Now here is the rub for Indiana Birders.  The water is on the Illinois side of the border with Indiana.

Map of Grand Canyon Area
A satellite view showing the distance from the “Grand Canyon” to the Illinois-Indiana border.

I already knew the lake was in Illinois but assumed it was closer.  When reporting birds people usually report an Illinois count and then have an Indiana count for the birds that “fly” over the border.  The problem is that unless you actually park on the border, which is 400 meters away, it is hard to tell what birds actually fly over. But as I have previously stated my belief on listing, it is your bird list and unless it is a very rare bird, you can do what you want on your list. So Mike and I made our best guess on birds that flew towards the border.  Enough on that topic.

On the morning we saw great numbers, and I mean GREAT NUMBERS, of Canada Geese, Greater White-fronted Geese, and Trumpeter Swans. Plus 5 Tundra Swans (my goal bird) that we didn’t see fly over the border. I don’t think I have ever seen that many geese at once though I have seen large numbers at Hennepin-Hopper Lake in Illinois.

033
Geese becoming air born at sunrise on the north side of the “Grand Canyon”. Another 10,000? 20,000? More? 01/17/15
052
Trumpeter Swans flying over the road. 01/17/15

 

045
A long distance shot of Greater White-fronted Geese. 01/17/15

And here is my first attempt at video.  Something (an eagle? gun shots?) put all the birds on the north side in the air at once. A sight to behold.

CANG Flight

At this point I’m not going to estimate the number of geese.  I think I will take a closer look at the photos and see if I can come up with a guess.  I’ll post about that at a later date.

On the way home we stopped at Chinook Mines for a quick pass.  Nothing to report but I did get a nice photo of a calling Eastern Meadowlark and a Rough-legged Hawk in flight.

069
An Eastern Meadowlark that was calling at Chinook Mines. 01/17/15
RLHA Chinook Mines
And a Rough-legged Hawk flying over. (I lightened the photo) Chinook Mines 01/17/15

 

Now for the bird that I did add to my list today.  Carl Huffman has been reporting Black Vultures regularly on eBird at DePauw Nature Park in Greencastle. Since it wasn’t far out-of-the-way and since I needed the bird for the list, we stopped by. This is north of the usual range for Black Vultures (see map below) but there are other sites north of the range where they appear.  Hopefully this will be another consistent site.

BLVU Range Map
I put a red X on Greencastle to show how far north the Black Vultures are from their normal range.
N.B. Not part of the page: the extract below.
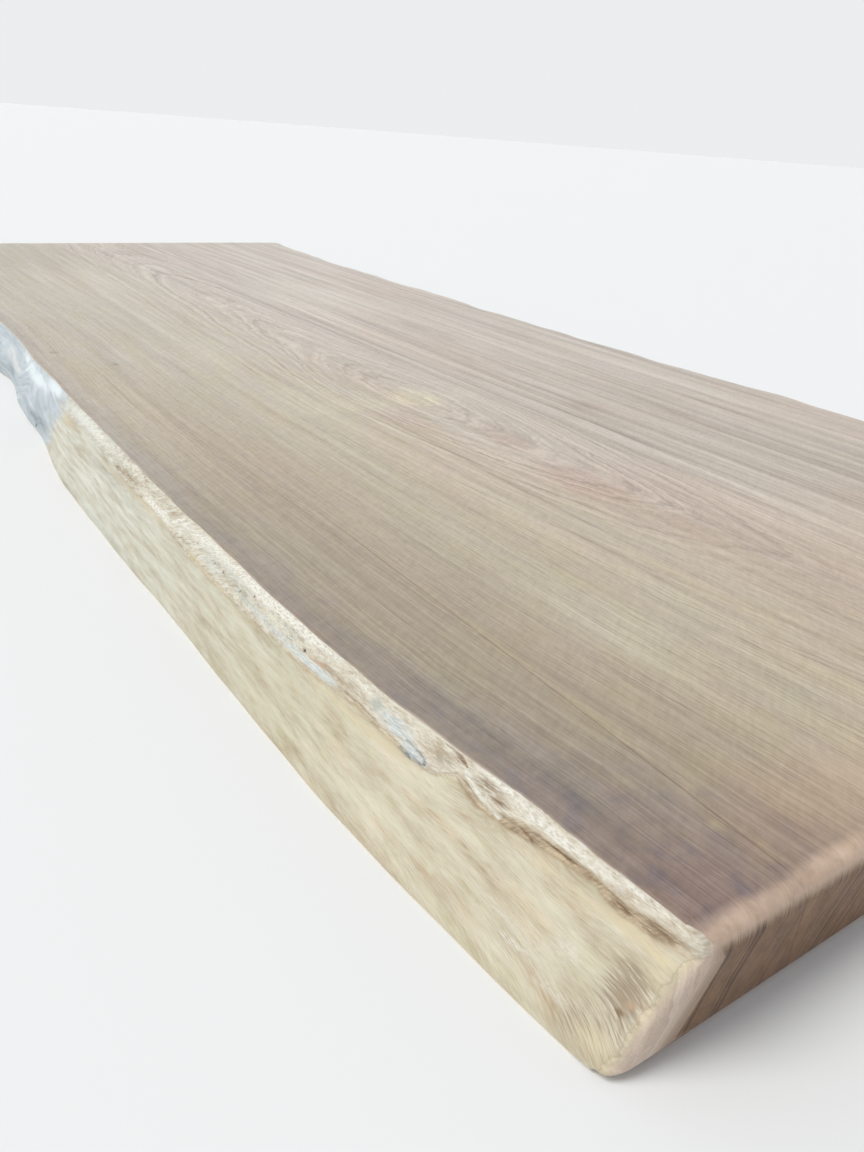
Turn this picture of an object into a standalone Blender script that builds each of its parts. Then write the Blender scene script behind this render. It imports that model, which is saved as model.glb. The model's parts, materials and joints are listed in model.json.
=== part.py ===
"""Live-edge iroko plank, one solid sawn from the side of a log.

The board is flat above and below. Both long edges are the tree's own surface, so they slope
outwards as they go down, and carry the strip that lay under the bark, the crevice below it,
hollows, the swirl of a small branch, and a burl. The near end is rounded over, the far end is
cut square with a small arris. X runs along the board with the near end at +X, Y runs across it
with the detailed edge at -Y, Z is up, and the origin is the middle of the underside.
"""

import math

import bmesh
import bpy

# Driving dimensions, in metres
LENGTH = 2.600
THICKNESS = 0.065
NEAR_END_ROUND = {"top": 0.012, "face": 0.010, "foot": 0.006}
FAR_END_ROUND = {"top": 0.005, "face": 0.005, "foot": 0.004}
ARRIS = 0.0014
UNDERSIDE_ARRIS = 0.0030

# Each edge line is (distance from the near end, distance from the centre line)
FRONT_TOP_LINE = (
    (0.00, 0.4775), (0.06, 0.4825), (0.14, 0.4895), (0.22, 0.4980), (0.28, 0.5032),
    (0.36, 0.5070), (0.52, 0.5078), (0.66, 0.5066), (0.78, 0.5052), (0.83, 0.5016),
    (0.97, 0.4992), (1.14, 0.4937), (1.30, 0.4887), (1.46, 0.4785), (1.56, 0.4757),
    (1.75, 0.4830), (2.00, 0.4910), (2.30, 0.4925), (2.60, 0.4885),
)
FRONT_FOOT_LINE = (
    (0.00, 0.5410), (0.04, 0.5455), (0.12, 0.5530), (0.20, 0.5580), (0.30, 0.5612),
    (0.44, 0.5597), (0.58, 0.5580), (0.72, 0.5580), (0.86, 0.5553), (0.96, 0.5520),
    (1.04, 0.5415), (1.12, 0.5315), (1.20, 0.5287), (1.28, 0.5235), (1.34, 0.5140),
    (1.40, 0.5045), (1.44, 0.5025), (1.50, 0.5055), (1.58, 0.5150), (1.68, 0.5120),
    (1.80, 0.5290), (1.95, 0.5400), (2.20, 0.5450), (2.60, 0.5400),
)
BACK_TOP_LINE = (
    (0.00, 0.5200), (0.25, 0.5270), (0.57, 0.5288), (0.76, 0.5262), (0.92, 0.5112),
    (1.12, 0.5066), (1.36, 0.5010), (1.50, 0.5002), (1.62, 0.5070), (1.75, 0.5035),
    (1.87, 0.4995), (1.98, 0.5040), (2.11, 0.4985), (2.25, 0.5040), (2.36, 0.5135),
    (2.43, 0.5105), (2.50, 0.5240), (2.56, 0.5305), (2.60, 0.5290),
)
BACK_FOOT_LINE = (
    (0.00, 0.5540), (0.30, 0.5660), (0.60, 0.5680), (0.85, 0.5570), (1.10, 0.5490),
    (1.40, 0.5420), (1.70, 0.5500), (2.05, 0.5440), (2.35, 0.5560), (2.60, 0.5640),
)

# The crevice where the bark ended: (distance from the near end, depth below the top)
FRONT_CREVICE = (
    (0.00, 0.0085), (0.05, 0.0125), (0.075, 0.0095), (0.13, 0.0140), (0.165, 0.0150),
    (0.183, 0.0105), (0.20, 0.0165), (0.24, 0.0170), (0.29, 0.0150), (0.34, 0.0185),
    (0.41, 0.0205), (0.58, 0.0228), (0.67, 0.0182), (0.80, 0.0184), (0.92, 0.0150),
    (1.10, 0.0165), (1.60, 0.0170), (2.00, 0.0150), (2.60, 0.0170),
)
BACK_CREVICE = ((0.00, 0.0130), (0.50, 0.0180), (1.00, 0.0150), (1.60, 0.0190), (2.60, 0.0150))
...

After seeing 6 Turkey Vultures we ended seeing 2 Black Vultures at a distance which didn’t allow photos.  I did get one photo of a Turkey Vulture though.

TUVU Depauw Nature
A really lightened photo of a Turkey Vulture. DePauw Nature Park 01/17/15

Even if the Tundra Swans stayed on the Illinois side and couldn’t be added to the list, I got to add Black Vulture.